- BRIEF
In the listing below, how many lines contain the word "joints"? Please respond with the number only.

- GIVEN MATERIAL
────

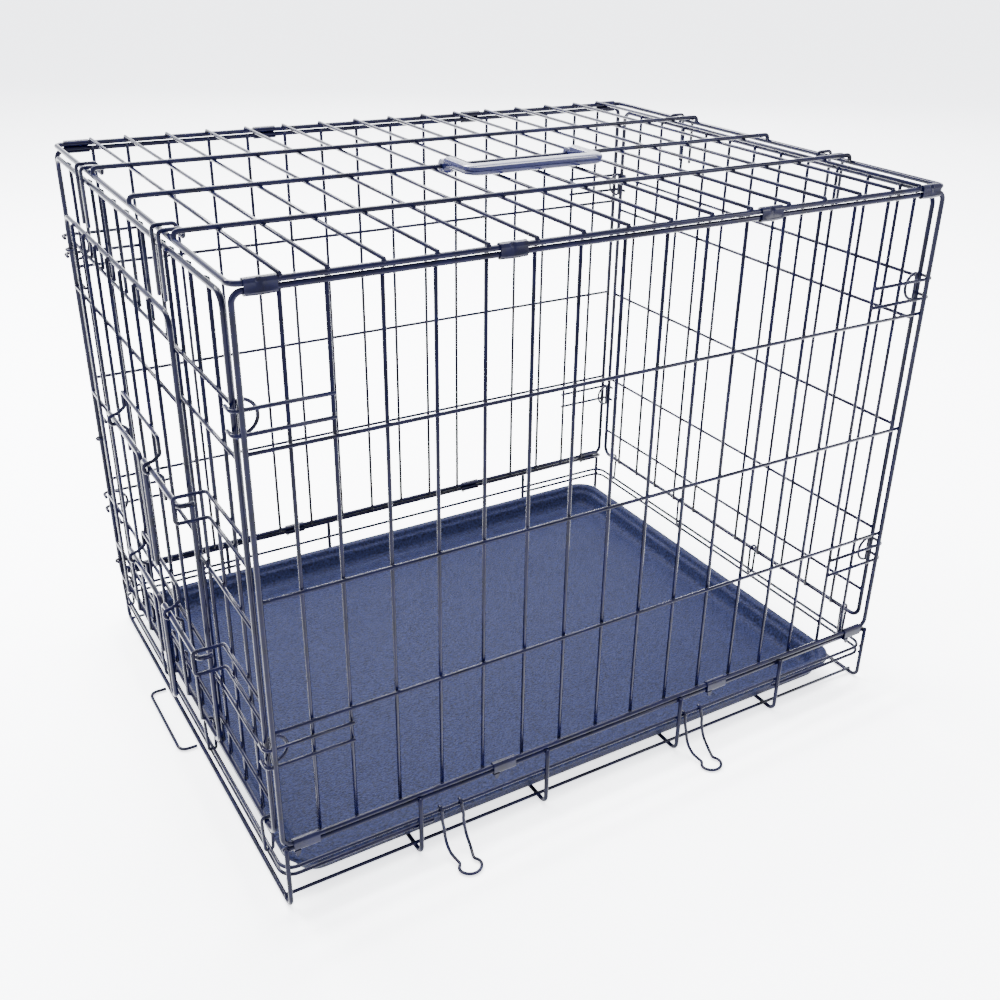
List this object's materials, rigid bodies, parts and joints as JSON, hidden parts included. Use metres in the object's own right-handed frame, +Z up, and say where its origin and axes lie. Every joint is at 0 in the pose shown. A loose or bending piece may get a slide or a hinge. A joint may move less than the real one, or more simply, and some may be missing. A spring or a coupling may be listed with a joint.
{
  "type": "wire dog crate",
  "caption": "Folding welded-wire dog crate with a hinged end door, slide bolts, hinged end panels, carrying handle and slide-out plastic tray.",
  "frame": {"origin": "centre of the crate's bounding box, on the floor that it stands on", "axes": "+X along the length from the door end to the rear end, +Y across from the front side to the back side, +Z up"},
  "size_m": [0.6504, 0.521, 0.5147],
  "materials": {
    "black_wire": "gloss black electrocoat over welded steel wire",
    "fitting_wire": "gloss black coated bent wire",
    "clip_sheet": "black coated folded sheet steel",
    "tray_plastic": "dark slate moulded plastic with a fine pebbled texture",
    "grip_plastic": "satin black moulded plastic"
  },
  "bodies": {
    "crate_body": {"base_frame": "black_wire", "front_side_panel": "black_wire", "back_side_panel": "black_wire", "top_panel": "black_wire", "top_front_clip_1": "clip_sheet", "top_front_clip_2": "clip_sheet", "top_front_clip_3": "clip_sheet", "top_front_clip_4": "clip_sheet", "top_back_clip_1": "clip_sheet", "top_back_clip_2": "clip_sheet", "top_back_clip_3": "clip_sheet", "top_back_clip_4": "clip_sheet", "bottom_front_clip_1": "clip_sheet", "bottom_front_clip_2": "clip_sheet", "bottom_front_clip_3": "clip_sheet", "bottom_front_clip_4": "clip_sheet", "bottom_back_clip_1": "clip_sheet", "bottom_back_clip_2": "clip_sheet", "bottom_back_clip_3": "clip_sheet", "bottom_back_clip_4": "clip_sheet", "door_end_ring_1": "fitting_wire", "door_end_ring_2": "fitting_wire", "door_end_ring_3": "fitting_wire", "door_end_ring_4": "fitting_wire", "rear_end_ring_1": "fitting_wire", "rear_end_ring_2": "fitting_wire", "rear_end_ring_3": "fitting_wire", "rear_end_ring_4": "fitting_wire", "door_end_hook_front": "fitting_wire", "door_end_hook_back": "fitting_wire", "rear_end_hook_front": "fitting_wire", "rear_end_hook_back": "fitting_wire"},
    "tray": {"tray": "tray_plastic"},
    "tray_stop": {"tray_stop": "fitting_wire"},
    "door_end_panel": {"door_end_panel": "black_wire", "door_end_d_ring_front_upper": "fitting_wire", "door_end_d_ring_front_lower": "fitting_wire", "door_end_d_ring_back_upper": "fitting_wire", "door_end_d_ring_back_lower": "fitting_wire", "door_hinge_eye_top": "fitting_wire", "door_hinge_eye_middle": "fitting_wire", "door_hinge_eye_bottom": "fitting_wire"},
    "rear_end_panel": {"rear_end_panel": "black_wire", "rear_end_d_ring_front_upper": "fitting_wire", "rear_end_d_ring_front_lower": "fitting_wire", "rear_end_d_ring_back_upper": "fitting_wire", "rear_end_d_ring_back_lower": "fitting_wire"},
    "door": {"door": "black_wire"},
    "upper_bolt": {"upper_bolt": "fitting_wire"},
    "lower_bolt": {"lower_bolt": "fitting_wire"},
    "carry_handle": {"handle_bail": "grip_plastic"},
    "fold_clip_1": {"fold_clip_1": "fitting_wire"},
    "fold_clip_2": {"fold_clip_2": "fitting_wire"}
  },
  "joints": [
    {"name": "door_end_fold", "type": "hinge", "parent": "crate_body", "child": "door_end_panel", "pos_m": [-0.29966, 0.02023, 0.06523], "axis": [0, 1, 0], "range_deg": [0, 88]},
    {"name": "rear_end_fold", "type": "hinge", "parent": "crate_body", "child": "rear_end_panel", "pos_m": [0.31934, 0.02023, 0.06523], "axis": [0, 1, 0], "range_deg": [-88, 0]},
    {"name": "door_swing", "type": "hinge", "parent": "door_end_panel", "child": "door", "pos_m": [-0.30436, 0.22023, 0.26223], "axis": [0, 0, 1], "range_deg": [-120, 0]},
    {"name": "upper_bolt_slide", "type": "slide", "parent": "door", "child": "upper_bolt", "axis": [0, -1, 0], "range_m": [0, 0.014]},
    {"name": "lower_bolt_slide", "type": "slide", "parent": "door", "child": "lower_bolt", "axis": [0, -1, 0], "range_m": [0, 0.014]},
    {"name": "tray_slide", "type": "slide", "parent": "crate_body", "child": "tray", "axis": [1, 0, 0], "range_m": [-0.3, 0]},
    {"name": "tray_stop_turn", "type": "hinge", "parent": "crate_body", "child": "tray_stop", "pos_m": [-0.29666, 0.05823, 0.00163], "axis": [0, 1, 0], "range_deg": [0, 90]},
    {"name": "handle_turn", "type": "hinge", "parent": "crate_body", "child": "carry_handle", "pos_m": [0.02484, 0.00523, 0.50643], "axis": [-1, 0, 0], "range_deg": [0, 140]},
    {"name": "fold_clip_1_turn", "type": "hinge", "parent": "crate_body", "child": "fold_clip_1", "pos_m": [-0.15516, -0.21527, 0.03793], "axis": [-1, 0, 0], "range_deg": [0, 100]},
    {"name": "fold_clip_2_turn", "type": "hinge", "parent": "crate_body", "child": "fold_clip_2", "pos_m": [0.09784, -0.21527, 0.03793], "axis": [-1, 0, 0], "range_deg": [0, 100]}
  ]
}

────

- EXERCISE RESULT
2